Les valeurs morales que véhicule la F\Maç\ ne lui sont pas exclusives : connaissance de soi, amour du prochain, respect de l’autorité légalement constituée, devoir envers un Être Suprême (pour les rites travaillant à la gloire du Gadlu). Ce qui lui est particulier c’est le véhicule; c’est-à-dire, le rite initiatique. Ce dernier est en effet une allégorie élaborée de la vie qui engendre, chez l’initié, une profonde méditation, une perception et une action intérieure grâce auxquelles l’homme se révèle à lui-même, il dépasse ses propres limites, son soi.
La connaissance de la symbolique des outils atteste que la F\Maç\ veut, par leur approfondissement, permettre d’accomplir une œuvre de perfectionnement de soi en favorisant l’ouverture de la conscience. Les outils remis aux 3 premiers grades donnent une cohérence au cheminement et à la progression morale.
Quant au domaine : Le vrai travail du franc-maçon doit être totalement désintéressé, et accompli sous l’angle du Devoir. Le franc-maçon, en effet, ne revendique pas ses droits personnels d’homme libre et franc, sinon pour accomplir ce devoir. Car il sait bien que ses droits sont relatifs et limités, mais que son devoir est absolu et sans bornes. Aussi, le franc-maçon doit se considérer comme un apôtre, un missionné parmi les hommes, car il doit tendre à devenir, et il doit devenir, à la fois un initié, un illuminé, un homme de cœur, de science et aussi d’action (Charles Chevillon).

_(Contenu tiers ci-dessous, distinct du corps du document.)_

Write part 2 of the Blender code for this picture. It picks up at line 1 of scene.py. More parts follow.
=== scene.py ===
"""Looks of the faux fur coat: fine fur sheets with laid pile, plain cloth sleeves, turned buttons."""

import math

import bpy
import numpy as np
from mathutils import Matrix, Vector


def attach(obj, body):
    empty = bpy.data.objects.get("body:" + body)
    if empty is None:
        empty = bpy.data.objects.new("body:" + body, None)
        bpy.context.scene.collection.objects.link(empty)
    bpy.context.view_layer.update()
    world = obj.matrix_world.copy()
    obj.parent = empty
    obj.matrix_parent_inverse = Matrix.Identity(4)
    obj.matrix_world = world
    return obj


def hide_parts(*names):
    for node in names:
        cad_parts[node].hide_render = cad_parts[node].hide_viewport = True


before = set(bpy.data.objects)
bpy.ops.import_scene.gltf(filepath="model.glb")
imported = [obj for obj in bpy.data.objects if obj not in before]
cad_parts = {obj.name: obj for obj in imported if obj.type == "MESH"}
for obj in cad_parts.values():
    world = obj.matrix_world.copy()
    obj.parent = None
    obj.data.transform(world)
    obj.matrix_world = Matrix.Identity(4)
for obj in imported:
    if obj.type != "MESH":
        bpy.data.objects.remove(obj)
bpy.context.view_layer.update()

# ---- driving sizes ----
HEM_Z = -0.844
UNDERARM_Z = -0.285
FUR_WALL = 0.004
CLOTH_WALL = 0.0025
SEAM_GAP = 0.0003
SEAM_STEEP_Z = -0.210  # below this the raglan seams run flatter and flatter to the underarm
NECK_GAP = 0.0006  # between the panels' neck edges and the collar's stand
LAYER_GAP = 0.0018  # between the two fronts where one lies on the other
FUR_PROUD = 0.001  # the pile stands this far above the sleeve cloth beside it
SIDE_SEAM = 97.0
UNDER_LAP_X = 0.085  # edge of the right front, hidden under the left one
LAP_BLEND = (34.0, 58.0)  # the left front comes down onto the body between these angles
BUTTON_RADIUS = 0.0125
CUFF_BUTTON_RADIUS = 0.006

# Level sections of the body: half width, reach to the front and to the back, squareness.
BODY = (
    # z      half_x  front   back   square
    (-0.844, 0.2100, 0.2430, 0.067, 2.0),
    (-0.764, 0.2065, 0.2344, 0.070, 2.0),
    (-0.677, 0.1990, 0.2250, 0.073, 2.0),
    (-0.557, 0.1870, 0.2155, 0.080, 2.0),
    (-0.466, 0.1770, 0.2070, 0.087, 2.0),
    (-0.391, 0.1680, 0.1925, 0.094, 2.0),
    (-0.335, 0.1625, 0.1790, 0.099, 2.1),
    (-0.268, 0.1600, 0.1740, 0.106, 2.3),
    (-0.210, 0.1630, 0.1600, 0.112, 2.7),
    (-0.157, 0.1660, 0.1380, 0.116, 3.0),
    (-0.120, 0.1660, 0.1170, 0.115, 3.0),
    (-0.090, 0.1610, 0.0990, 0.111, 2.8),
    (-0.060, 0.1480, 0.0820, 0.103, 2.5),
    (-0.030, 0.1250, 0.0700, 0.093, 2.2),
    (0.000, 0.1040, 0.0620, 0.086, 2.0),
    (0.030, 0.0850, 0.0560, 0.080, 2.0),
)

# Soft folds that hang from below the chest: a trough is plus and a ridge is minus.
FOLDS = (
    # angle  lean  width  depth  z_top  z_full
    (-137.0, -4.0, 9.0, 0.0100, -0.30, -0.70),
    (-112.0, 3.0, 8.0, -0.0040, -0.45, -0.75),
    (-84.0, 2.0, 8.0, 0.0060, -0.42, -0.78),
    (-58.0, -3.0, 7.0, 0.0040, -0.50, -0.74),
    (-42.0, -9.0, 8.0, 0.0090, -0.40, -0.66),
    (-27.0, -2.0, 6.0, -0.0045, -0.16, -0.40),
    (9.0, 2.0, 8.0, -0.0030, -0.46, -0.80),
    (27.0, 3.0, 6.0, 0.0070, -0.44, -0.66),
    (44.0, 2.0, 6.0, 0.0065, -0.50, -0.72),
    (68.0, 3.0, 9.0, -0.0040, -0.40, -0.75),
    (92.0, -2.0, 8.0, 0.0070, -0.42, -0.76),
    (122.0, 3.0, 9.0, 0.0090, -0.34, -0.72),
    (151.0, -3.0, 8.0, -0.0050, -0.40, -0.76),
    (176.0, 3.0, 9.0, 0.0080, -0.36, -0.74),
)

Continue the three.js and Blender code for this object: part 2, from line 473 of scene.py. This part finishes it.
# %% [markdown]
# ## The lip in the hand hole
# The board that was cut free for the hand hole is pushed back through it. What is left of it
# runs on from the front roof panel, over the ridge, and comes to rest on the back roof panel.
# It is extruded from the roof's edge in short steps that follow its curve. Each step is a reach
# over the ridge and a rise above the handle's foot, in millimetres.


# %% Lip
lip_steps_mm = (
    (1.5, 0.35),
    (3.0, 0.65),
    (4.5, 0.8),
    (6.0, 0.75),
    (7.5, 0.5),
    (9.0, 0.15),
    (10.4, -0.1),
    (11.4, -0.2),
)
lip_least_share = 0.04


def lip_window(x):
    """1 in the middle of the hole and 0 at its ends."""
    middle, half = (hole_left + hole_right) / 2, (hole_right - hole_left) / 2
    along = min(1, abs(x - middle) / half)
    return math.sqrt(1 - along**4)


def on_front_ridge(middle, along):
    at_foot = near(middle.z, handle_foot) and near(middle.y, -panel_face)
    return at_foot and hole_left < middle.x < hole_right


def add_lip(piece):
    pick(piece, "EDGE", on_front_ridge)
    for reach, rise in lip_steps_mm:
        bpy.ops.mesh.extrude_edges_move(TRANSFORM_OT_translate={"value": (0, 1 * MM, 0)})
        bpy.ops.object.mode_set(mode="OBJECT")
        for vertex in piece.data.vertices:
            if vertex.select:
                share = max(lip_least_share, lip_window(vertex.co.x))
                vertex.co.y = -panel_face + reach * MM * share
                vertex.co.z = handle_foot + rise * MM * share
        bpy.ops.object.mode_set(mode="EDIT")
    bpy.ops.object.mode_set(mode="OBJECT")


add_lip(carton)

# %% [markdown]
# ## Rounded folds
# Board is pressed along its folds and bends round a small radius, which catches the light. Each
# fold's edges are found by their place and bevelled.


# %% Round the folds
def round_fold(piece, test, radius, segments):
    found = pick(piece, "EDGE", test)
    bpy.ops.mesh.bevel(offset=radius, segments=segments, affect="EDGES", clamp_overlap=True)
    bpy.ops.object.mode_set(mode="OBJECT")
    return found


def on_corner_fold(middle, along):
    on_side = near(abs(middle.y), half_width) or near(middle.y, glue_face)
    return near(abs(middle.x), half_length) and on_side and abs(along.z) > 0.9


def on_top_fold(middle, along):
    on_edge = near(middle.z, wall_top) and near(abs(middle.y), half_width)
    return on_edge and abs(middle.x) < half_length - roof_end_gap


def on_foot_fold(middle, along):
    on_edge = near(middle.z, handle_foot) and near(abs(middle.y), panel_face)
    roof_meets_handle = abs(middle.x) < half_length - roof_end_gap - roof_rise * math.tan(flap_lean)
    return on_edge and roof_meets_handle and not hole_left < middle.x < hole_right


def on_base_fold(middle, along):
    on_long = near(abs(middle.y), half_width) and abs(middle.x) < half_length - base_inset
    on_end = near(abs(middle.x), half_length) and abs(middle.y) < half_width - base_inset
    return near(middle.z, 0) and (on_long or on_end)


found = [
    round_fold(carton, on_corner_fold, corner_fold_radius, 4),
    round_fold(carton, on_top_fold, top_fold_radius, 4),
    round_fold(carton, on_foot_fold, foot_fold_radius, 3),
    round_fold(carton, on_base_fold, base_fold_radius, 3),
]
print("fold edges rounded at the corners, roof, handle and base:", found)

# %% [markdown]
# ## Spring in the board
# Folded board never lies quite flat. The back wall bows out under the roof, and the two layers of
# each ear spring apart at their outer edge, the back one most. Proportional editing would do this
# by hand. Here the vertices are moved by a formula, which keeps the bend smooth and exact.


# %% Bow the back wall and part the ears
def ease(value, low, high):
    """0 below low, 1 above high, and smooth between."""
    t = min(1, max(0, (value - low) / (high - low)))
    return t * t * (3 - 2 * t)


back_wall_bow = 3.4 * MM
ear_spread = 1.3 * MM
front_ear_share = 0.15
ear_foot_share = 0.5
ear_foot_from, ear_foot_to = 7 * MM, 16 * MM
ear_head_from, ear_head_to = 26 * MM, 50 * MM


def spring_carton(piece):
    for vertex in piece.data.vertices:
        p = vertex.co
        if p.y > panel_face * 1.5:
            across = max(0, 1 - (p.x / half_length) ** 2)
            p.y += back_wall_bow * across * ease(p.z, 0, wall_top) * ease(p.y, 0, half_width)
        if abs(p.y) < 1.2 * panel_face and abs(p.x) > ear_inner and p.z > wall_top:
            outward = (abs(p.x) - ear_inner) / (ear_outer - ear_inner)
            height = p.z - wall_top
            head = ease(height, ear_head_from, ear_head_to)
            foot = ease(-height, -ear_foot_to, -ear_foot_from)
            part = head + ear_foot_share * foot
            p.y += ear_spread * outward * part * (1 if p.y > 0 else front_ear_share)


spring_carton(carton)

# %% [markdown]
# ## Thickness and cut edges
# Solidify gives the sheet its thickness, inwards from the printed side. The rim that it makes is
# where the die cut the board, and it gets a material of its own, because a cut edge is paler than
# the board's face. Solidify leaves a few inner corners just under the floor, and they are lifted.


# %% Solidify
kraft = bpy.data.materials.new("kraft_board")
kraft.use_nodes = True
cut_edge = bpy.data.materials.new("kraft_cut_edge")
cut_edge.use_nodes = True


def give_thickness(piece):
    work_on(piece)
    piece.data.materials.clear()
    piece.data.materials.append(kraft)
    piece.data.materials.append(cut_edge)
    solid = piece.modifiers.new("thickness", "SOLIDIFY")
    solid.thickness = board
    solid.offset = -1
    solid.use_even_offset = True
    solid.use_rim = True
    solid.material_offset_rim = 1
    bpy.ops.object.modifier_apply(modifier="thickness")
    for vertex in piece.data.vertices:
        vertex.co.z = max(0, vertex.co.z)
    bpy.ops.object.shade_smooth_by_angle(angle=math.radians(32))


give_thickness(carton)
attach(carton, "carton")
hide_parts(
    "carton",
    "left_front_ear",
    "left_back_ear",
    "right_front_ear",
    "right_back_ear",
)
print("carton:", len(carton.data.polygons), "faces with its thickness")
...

Quant à la sanction : La Maçonnerie, neutre au point de vue religieux, ne veut pas de la Morale commune, reposant sur une crainte métaphysique, sur une récompense ou un châtiment post-mortem. Comme pour Kant, la soumission au précepte moral est d’origine interne et procède de la seule voie de la conscience. La loi morale est obéie par respect pour l’impératif catégorique qui retentit en nous-mêmes. Elle se manifeste par les vertus pratiquées. Les vertus sont des attitudes fermes, des dispositions stables, des perfections habituelles de l’intelligence et de la volonté qui règlent les actes, ordonnent les passions et guident la conduite. Elles procurent facilité, maîtrise et joie pour mener une vie moralement bonne. L’homme vertueux est celui qui librement pratique le bien.

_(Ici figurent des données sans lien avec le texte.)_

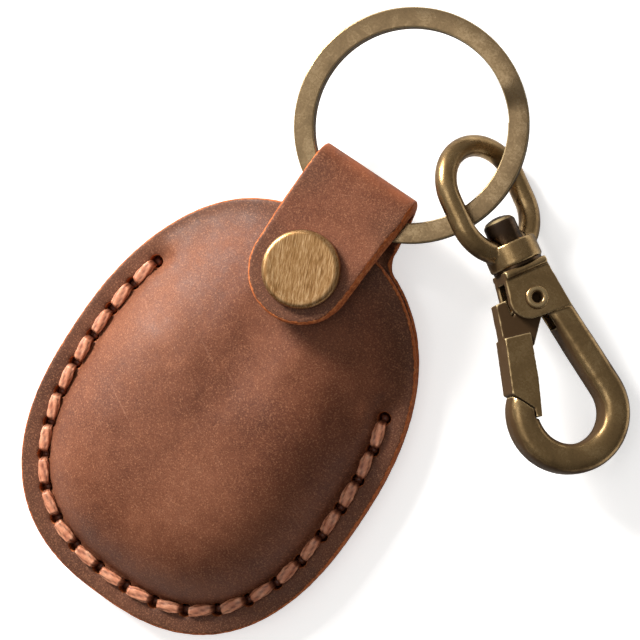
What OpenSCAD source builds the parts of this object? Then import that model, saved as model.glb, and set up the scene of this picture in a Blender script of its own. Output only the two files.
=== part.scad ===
// Leather tracker tag holder with a split key ring and a swivel trigger hook.
// It lies on its back: +Z is the front, +Y runs up the pouch towards the key ring.
// The origin is the middle of the pouch's flat back.

/* [Pouch] */
// Width of the pouch
pouch_w = 46; // [45:0.5:50]
// Length of the pouch
pouch_l = 58; // [56:0.5:62]
// Thickness of the leather
leather_t = 1.8; // [1.5:0.1:2.0]
// Thickness of the round tag that the pocket holds
tag_h = 8; // [6:0.5:9]
// Distance of the dome's middle below the top edge
dome_drop = 31.5; // [30:0.5:33]
// Height of the open mouth at its middle
mouth_gap = 4.4; // [4.2:0.1:5]

/* [Seam] */
// Distance of the stitch line from the edge
seam_inset = 3; // [2.8:0.1:3.4]
// Distance of the highest stitches below the top edge
seam_start = 17.2; // [16:0.2:20]
// Number of stitches
stitches = 23; // [19:1:25]
// Diameter of the stitch holes
hole_d = 1.7; // [1.6:0.1:1.8]
// Width of the flat waxed thread
thread_w = 1.3; // [1:0.1:1.4]
// Thickness of the thread
thread_t = 0.7; // [0.5:0.1:0.7]

/* [Strap] */
// Width of the strap
strap_w = 14.6; // [13:0.2:15.6]
// Reach of the fold's centre above the pouch
fold_reach = 5.2; // [5:0.1:6]
// Height of the fold's centre over the table
fold_z = 6.4; // [6:0.1:6.8]
// Inside radius of the fold
fold_r = 1.4; // [1.3:0.05:1.6]

/* [Snap] */
// Distance of the snap below the pouch's top edge
snap_drop = 7; // [6.5:0.1:7.5]
// Diameter of the cap
cap_d = 10; // [9:0.5:11]
// Height of the cap
cap_h = 1.2; // [1:0.1:1.6]
// Space between the leathers when the snap is shut
snap_gap = 2; // [1.9:0.1:2.2]

/* [Key ring] */
// Outside diameter of the ring
ring_od = 30; // [28:0.5:32]
// Width of the flat wire
wire_w = 2.6; // [2:0.1:2.8]
// Thickness of the flat wire
wire_t = 1; // [0.8:0.05:1.05]
// Direction of the step between the turns
ring_step_turn = 38; // [20:1:60]

/* [Swivel eye] */
// Thickness of the eye's bar
eye_bar = 2.8; // [2.4:0.1:2.9]
// Width of the eye between bar centres
eye_w = 11.2; // [10.6:0.1:12]
// Length of the eye between bar centres
eye_l = 14.6; // [13.8:0.1:15.4]
// Diameter of the collar
collar_d = 7; // [6.6:0.1:7.6]
// Diameter of the swivel pin
pin_d = 2.4; // [2:0.1:2.8]

/* [Hook] */
// Outside width of the round bow
bow_d = 15.6; // [15:0.2:17]
// Length from the swivel collar to the end of the bow
hook_l = 27.6; // [26:0.2:29]
// Width of the hook's bar
bar_w = 3.6; // [3.2:0.1:3.8]
// Thickness of the hook's bar and gate
bar_t = 4.4; // [4:0.1:4.8]
// Diameter of the hollow rivet
rivet_d = 2.5; // [2.2:0.1:2.8]

/* [Hidden] */

$fn = 48;
eps = 0.01;
overrun = 1;
running = 0.05;

leather = [0.42, 0.25, 0.18];
thread_colour = [0.8, 0.56, 0.46];
cap_brass = [0.72, 0.6, 0.38];
old_brass = [0.5, 0.42, 0.28];
dark_brass = [0.22, 0.18, 0.13];
steel = [0.6, 0.6, 0.6];

// Pouch outline: an egg of two half superellipses that meet at the widest line
top_y = pouch_l / 2;
widest_share = 0.53;
b_top = pouch_l * widest_share;
b_bottom = pouch_l - b_top;
widest_y = top_y - b_top;
top_power = 2.3;
bottom_power = 2.5;
outline_points = 72;
tag_clear = 0.4;
dome_h = tag_h + tag_clear;
dome_y = top_y - dome_drop;
// The dome's foot lies just inside the stitches
foot_clear = 0.5;
foot_inset = seam_inset + thread_w / 2 + foot_clear;
dome_power = 4;
flank_power = 0.8;
ring_shares = [0.16, 0.32, 0.46, 0.58, 0.69, 0.79, 0.87, 0.94, 1];
lip_slope = 6;
seam_clear_turn = 2.5;
lip_fade_share = 0.6;

// Seam
seam_end_y = top_y - seam_start;
seam_samples = 180;
groove_d = 0.8;
groove_clear = 0.2;
leg_t = 0.55;
leg_w = 0.9;
leg_gap = 0.15;
knot_d = 1.2;
knot_h = 0.8;
thread_round = 0.25;

// Snap stack, measured up from the front leather along the snap's axis
snap_y = top_y - snap_drop;
seat_z = 2 * leather_t + lip_height(snap_drop);
stud_base_d = 8;
stud_base_t = 0.6;
neck_d = 2.8;
bulb_d = 3.3;
bulb_t = 0.28;
socket_d = 8.4;
socket_clear = 0.1;
socket_plate_t = 0.25;
lip_t = 0.25;
lip_bore_d = 3.7;
cavity_d = 4.7;
spring_wire = 0.4;
spring_ring_d = 3.5;
spring_gap_turn = 40;
post_head_d = 7.6;
post_head_t = 0.5;
post_d = 2;
cap_tube_d = 2;
hole_clear = 0.05;
cap_round_share = 0.45;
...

La Maçonnerie, ne tend pas seulement à créer parmi ses adeptes des personnalités, à la fois pures et fortes, elle veut illuminer, grâce aux frères et sœurs, les masses dans la mesure du possible, leur faire comprendre la justice et l’équité, le droit et le devoir, les confirmer dans la liberté par la vraie fraternité, par la caritas generis humani (l’amour du genre humain) jadis évoquée par Cicéron et les stoïciens. Pour cela il lui faut des veilleurs et des éveilleurs. C’est pourquoi tout son enseignement converge vers l’action ; par la science spéculative la F\Maç\ conduit à la science des réalisations, son rêve c’est de construire le temple de l’humanité.
En somme, la Franc-maçonnerie est un syncrétisme des vertus cardinales héritées de la Grèce antique, des vertus théologales obvenues de la chrétienté et des apports moraux des Lumières du XVIIIe siècle, mâtinés de modernité. Un rapport non moraliste à la morale. Un idéal de morale, voilà ce que propose la F\Maç\, nous dirions une philosophie humaniste. Et pour cela le franc-maçon doit être libre sinon il n’aurait pas les moyens de comprendre le devoir.
La Maçonnerie trouve dans ses traditions un idéal moral que nous croyons supérieur à celui des religions.
Cependant, si les Maçons disaient qu’il y a parmi eux plus de vertu effective, c’est-à-dire moins de défaillances que dans un groupe quelconque d’honnêtes gens, nous serions les premiers à rire d’une si outrecuidante sottise.